Throughout the growing pains of changing its name, and mission as a California Poly technical institution, there have been several moments that bring alarm to the greater Arcata community. This includes the purchase of the Creekside property on Foster Avenue in July of 2022, as well as recent events. The Creekside purchase was the first demonstration that development would come at the cost of housing security, in the form of our elderly.

The actions by Cal Poly to announce the removal of hundreds of students from campus, who have already committed to four years of living in Arcata, is unacceptable. Cal Poly promised them, via a social contract, that in exchange for financial payment, they would be secure in their basic needs of shelter, food and stability, while obtaining a higher education. To bring forth a solution that has not gone through a public process, in the form of a floating barge, or other suggestions still developing, is moving in the direction of unconstitutional.

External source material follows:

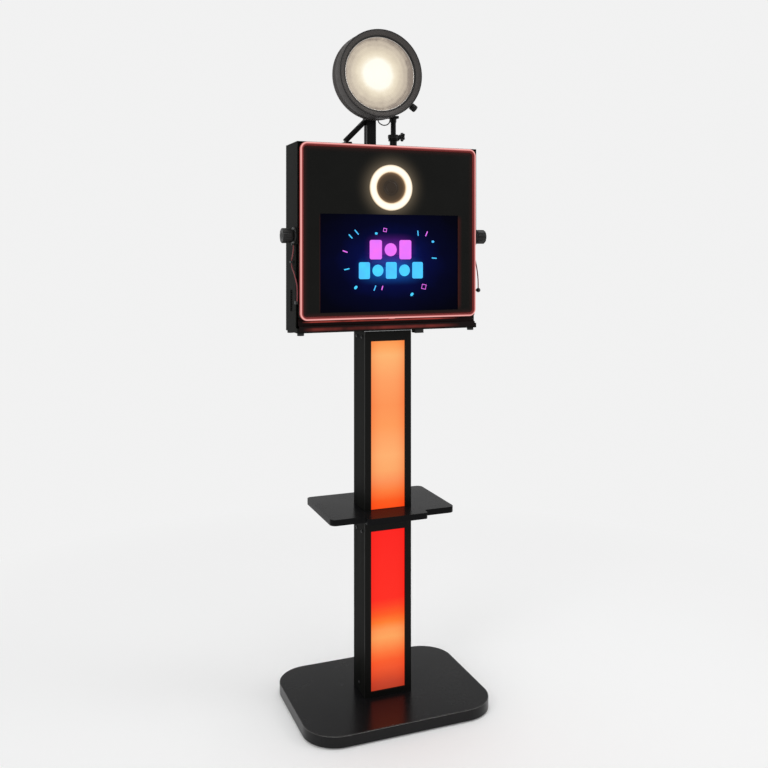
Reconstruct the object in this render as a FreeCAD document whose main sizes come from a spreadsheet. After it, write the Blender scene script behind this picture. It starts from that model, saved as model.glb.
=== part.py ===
import FreeCAD, Part
import math
import operator
import os
import types

import Sketcher

# Free-standing photo booth: base, lit column with shelf, head with screen and camera, lamp on a mast.
# Millimetres, Z up, origin on the floor under the column, front towards -Y.

doc = FreeCAD.newDocument("PhotoBooth")
sheet = doc.addObject("Spreadsheet::Sheet", "Sizes")
s = types.SimpleNamespace()
nodes = {}
Vec = FreeCAD.Vector


# ---------------------------------------------------------------- sizes that stay tied to the sheet
class Size:
    """A number together with the sheet formula it comes from."""

    def __init__(self, number, formula):
        self.number = float(number)
        self.formula = formula

    def __float__(self):
        return self.number

    def __add__(self, other):
        return combined(self, "+", other)

    def __radd__(self, other):
        return combined(other, "+", self)

    def __sub__(self, other):
        return combined(self, "-", other)

    def __rsub__(self, other):
        return combined(other, "-", self)

    def __mul__(self, other):
        return combined(self, "*", other)

    def __rmul__(self, other):
        return combined(other, "*", self)

    def __truediv__(self, other):
        return combined(self, "/", other)

    def __neg__(self):
        return combined(0, "-", self)


WORK = {"+": operator.add, "-": operator.sub, "*": operator.mul, "/": operator.truediv}


def formula(value):
    return value.formula if isinstance(value, Size) else f"({float(value)!r})"


def combined(left, sign, right):
    number = WORK[sign](float(left), float(right))
    return Size(number, f"({formula(left)} {sign} {formula(right)})")


def bind(obj, prop, value):
    obj.setExpression(prop, formula(value))


def sizes(title, **values):
    """Writes one titled group of driving sizes to the sheet and makes them readable as s.name."""
    row = sizes.row
    sheet.set(f"A{row}", title)
    for alias, value in values.items():
        row += 1
        sheet.set(f"A{row}", alias)
        sheet.set(f"B{row}", str(value))
        sheet.setAlias(f"B{row}", alias)
        setattr(s, alias, Size(value, f"Sizes.{alias}"))
    sizes.row = row + 2


sizes.row = 1

sizes(
    "Fits",
    touch_gap=0.3,
    shaft_gap=0.06,
    screw_gap=0.15,
    board_gap=0.5,
)
sizes(
    "Base",
    base_width=578,
    base_depth=442,
    base_corner=100,
    base_thick=32,
    base_edge=1.5,
    pad_height=4,
    pad_radius=20,
    pad_inset=95,
    ballast_width=320,
    ballast_depth=300,
    ballast_thick=12,
)
sizes(
    "Column",
    column_width=150,
    column_depth=100,
    column_height=1097,
    column_wall=2,
    column_front_thick=6,
    window_width=110,
    lower_window_sill=15,
    lower_window_height=481,
    upper_window_sill=561,
    upper_window_height=506,
    diffuser_thick=3,
    diffuser_lap=7,
    bracket_height=40,
    bracket_wall=3,
    bracket_front_inset=12,
    bracket_back_inset=14,
    rib_height=508,
    wire_hole_radius=14,
    carrier_width=80,
    carrier_thick=4,
    carrier_end_gap=9,
    strip_width=12,
    strip_thick=1.6,
    strip_spacing=48,
    driver_width=28,
    driver_depth=44,
    driver_height=180,
    driver_sill=84,
    screw_radius=2.5,
    screw_length=11,
    screw_head_radius=4.8,
    screw_head_height=2.6,
    top_screw_drop=18,
    top_screw_offset=22,
    rib_screw_drop=16,
    foot_screw_rise=27,
)
sizes(
    "Shelf",
    shelf_width=394,
    shelf_front=102,
    shelf_back=158,
    shelf_corner=18,
    shelf_thick=18,
    shelf_level=596.5,
    tongue_width=192,
    tongue_reach=30,
    tongue_corner=10,
    cleat_leg=12,
    cleat_foot=30,
    cleat_length=45,
    cleat_wall=3,
)
sizes(
    "Head case",
    mount_plate_thick=3,
    mount_plate_inset=1,
    case_width=578,
    case_front=66,
    case_back=70,
    case_height=556,
    case_wall=3,
    case_back_radius=14,
    lip_height=14,
    side_cut_depth=16,
    side_cut_height=244,
    vent_front=-15,
    vent_width=23,
    vent_rise=61,
    vent_height=63,
    foot_radius=10,
    foot_height=8,
    foot_inset=14,
    block_left=91,
    block_width=28,
    block_depth=30,
    block_height=13,
    block_centre=-30,
    knob_rise=283,
    knob_setback=39,
    knob_base_radius=25,
    knob_base_thick=6,
    lead_boss_width=8,
    lead_boss_drop=3,
    lead_boss_proud=3.5,
    clamp_radius=22,
    clamp_length=33.5,
    clamp_stud_radius=4,
    clamp_stud_length=28,
    flute_count=8,
    flute_radius=5,
)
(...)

More concerning is the lack of transparency from Cal Poly. To date, Cal Poly has not met with the city of Arcata Planning Commission to discuss its development plans, despite several public calls from the commission. It did not disclose plans to purchase the Creekside property to the city, which was engaged with the public process to develop the property for senior housing. Not communicating the plans to purchase the Creekside property could be considered a faux pas, but to repeat the process again, with its new "solution," should be considered repeated behavior and a conscious decision to abdicate responsibility to follow public process, pitting our community at odds with the state.

Connor McIntee, Arcata


Students! California Polytechnic has new offerings. In the Electronics department you can major in Radio Station Maintenance. KHSU will be your shining example (dead silence or nothing but static for about two weeks recently). Over in the Building Arts Department you can study How to Build Tall Buildings without Fire Protection. The Language Arts Department will offer a companion course in How to 'Diss the Local Fire Department. And in a joint venture between the Business and Finance departments and the University Administration Studies Department, learn How to Drastically Increase Enrollment Before You Build Student Housing.

But wait, there's more! The clincher is an honor's course in How to Evict Current On-Campus Students. If you complete all these classes and develop the requisite sense of power over and disdain for both students and the surrounding community, you will have a bright future in University Administration. What's not to like?

Alumni! CPH obviously has the community's and students' best interests at heart, so donate heavily to your Alumni Association. They need your money.